Je ne dis que peu des choses du poème dans ces lignes, où résident peut-être des figures romaines ou étrusques, une nomenclature chronologique des penseurs de l’Occident, un peu de la théorie des fractales, Martin Buber, Hiroshige peut-être ou l’Ève d’Hans Baldung Grien. Et si je peux me permettre des citations très courtes, je dirai : Le monde venu déplacer monde (section 14) (…) Unis par le sang du lexique (section 13) (…) l’or, le sang, le soulèvement des jeudis noirs (section 6) ; citations simplement faites pour faire entendre que le poème est plus vaste que ce que je raconte, qu’il transcende, qu’il améliore.

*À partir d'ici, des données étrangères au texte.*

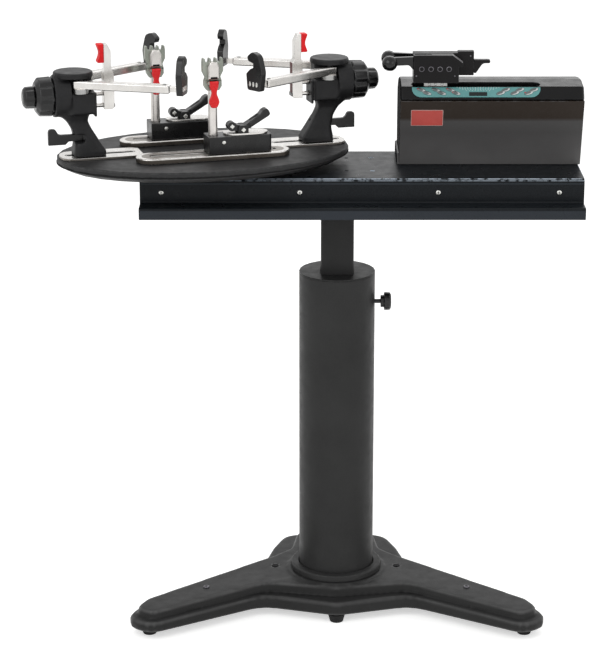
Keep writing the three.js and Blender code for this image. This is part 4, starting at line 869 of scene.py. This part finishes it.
def add_keys():
    """Pairs of keys. The lower one lies over the upper one, and each has painted shade at its upper left."""
    shape = bmesh.new()
    for keys, tilt in ((LEFT_KEYS, -KEY_TILT), (RIGHT_KEYS, KEY_TILT)):
        for x, up in keys:
            add_key(shape, on_panel(x, up), tilt, KEY_LIFT if up > 0 else 2 * KEY_LIFT)
    bmesh.ops.recalc_face_normals(shape, faces=shape.faces)
    aim = Vector(KEY_SHADE_AIM).normalized()
    for face in shape.faces:
        if face.material_index == KEY_FACE and face.normal.dot(aim) > KEY_SHADE_LIMIT:
            face.material_index = KEY_PAINTED_SHADE
    for x, up in KEY_MARKS:
        slab(shape, on_panel(x, up), oval(KEY_MARK_LONG, KEY_MARK_WIDE), 0, 3 * FOIL_HEIGHT, index=KEY_PRINT)
    build("panel_keys", shape, "silver_aluminium", "control_panel", KEY, KEY_RIM_SHADE, KEY_SHADE, PRINT_RED)


def add_panel():
    shape = bmesh.new()
    slab(shape, on_panel(PANEL["x"], 0), panel_outline(), -COVER_SLOPE["panel"], 0)
    face = build("panel_face", shape, "panel_teal", "control_panel", TEAL, edge=PANEL_EDGE)
    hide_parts("control_panel")
    add_keys()
    d = DISPLAY_WINDOW
    add_plate("panel_display", on_panel(d["x"], d["up"]), plate(d["width"], d["height"], d["corner"]),
              FOIL_HEIGHT, "panel_teal", "control_panel", DISPLAY)
    shape = bmesh.new()
    for row in DOT_ROWS:
        for i in range(row["count"]):
            x = d["x"] + row["half"] * (2 * i / (row["count"] - 1) - 1)
            slab(shape, on_panel(x, row["up"]), oval(DOT_SIZE, DOT_SIZE, DOT_STEPS), -SINK, FOIL_HEIGHT / 2)
    build("panel_dots", shape, "panel_teal", "control_panel", PRINT_WHITE)


def low_corner(node, inward=(0, 0, 0)):
    """A frame in a node's lowest corner, moved in by millimetres."""
    return local_frame(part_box(node)[0] + Vector(inward) * MM)


def add_gripper():
    base = low_corner("gripper_front_cheek", CHEEK_ORIGIN)
    b = GRIPPER_BOLT
    shape = bmesh.new()
    for x in GRIPPER_BOLTS:
        rimmed_screw(shape, facing(base, x, b["y"], b["z"], FRONT), b)
    build("gripper_bolts", shape, "steel", "gripper_front_cheek", BOLT, GRIPPER, PAINTED_SHADE)
    shape = bmesh.new()
    for x, z in GRIPPER_PINS:
        turned(shape, facing(base, x, b["y"], z, FRONT), GRIPPER_PIN, PIN_SHARES)
    p = REAR_BLOCK_PIN
    turned(shape, facing(base, p["x"], p["y"], p["z"], FRONT), p, PIN_SHARES)
    build("gripper_pins", shape, "steel", "gripper_front_cheek", BOLT)
    # A near-black capsule on the cheek's top: painted shade of a groove.
    g = GRIPPER_GROOVE
    place = facing(base, g["x"], g["y"], g["z"], UP)
    add_plate("gripper_groove", place, capsule(g["length"], g["width"]), FOIL_HEIGHT,
              "gripper_black", "gripper_front_cheek", PAINTED_SHADE)
    carriage = low_corner("gripper_carriage")
    low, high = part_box("gripper_carriage")
    up = (high.z - low.z) / MM * CARRIAGE_SCREW["up_share"]
    places = [facing(carriage, x, 0, up, FRONT) for x in CARRIAGE_SCREWS]
    add_turned("carriage_screws", places, CARRIAGE_SCREW, PAN_SHARES, "steel", "gripper_carriage", STEEL)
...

Et ainsi, et peut-être surtout, la présence du poète, pour moi qui aime voir l’homme derrière les œuvres. Avec ces lignes de la section 40, je voudrais conclure, en citant in extenso, de manière à comprendre comment le corps disparaît dans le langage et bizarrement ne fait exister que par lui :
Un mois tout rond merde ! elle respire
Certains l’ont vue
prétendent que l’épiderme est parfois pris de soulèvements
puis de rétractations trois fois de suite
hoquets lyriques et
dégonflés de plus en plus profonds
le souffle court comme dix étages à pied
Elle pourtant là immobile encore
Est-ce nous qui à force
le cœur porté hors de nous-mêmes
insensibles épandus
mi-reclus mi-extase
nous par transfert
prenant notre psychanalyse pour objet amoureux
la belle affaire !
Une grenade au divan
tout le psycho explose
et nous les crapauds-buffles continuant là au milieu nos pompes
Cœur, ô cœur de Stendhal
aveuglé de méprise en méprise
et sur sa route rencontrant plus d’« idées pures » que la philosophie au ciel
Nous nous trouvons bien dans ce que l’on dénomme le poétique, à cause de l’emploi libre du langage, grâce à des trous, des poches ou des ablations que seule La Poésie, en un sens, autorise. Et ici même, nous conduisant au seuil de la réflexion philosophique ou phénoménologique et sans doute d’un parcours autobiographique. Il est très apparent que le recueil n’est qu’un prétexte pour dire une qualité essentielle, notre être-au-monde, et cela avec une simple grenade, elle-même sorte de pur prétexte.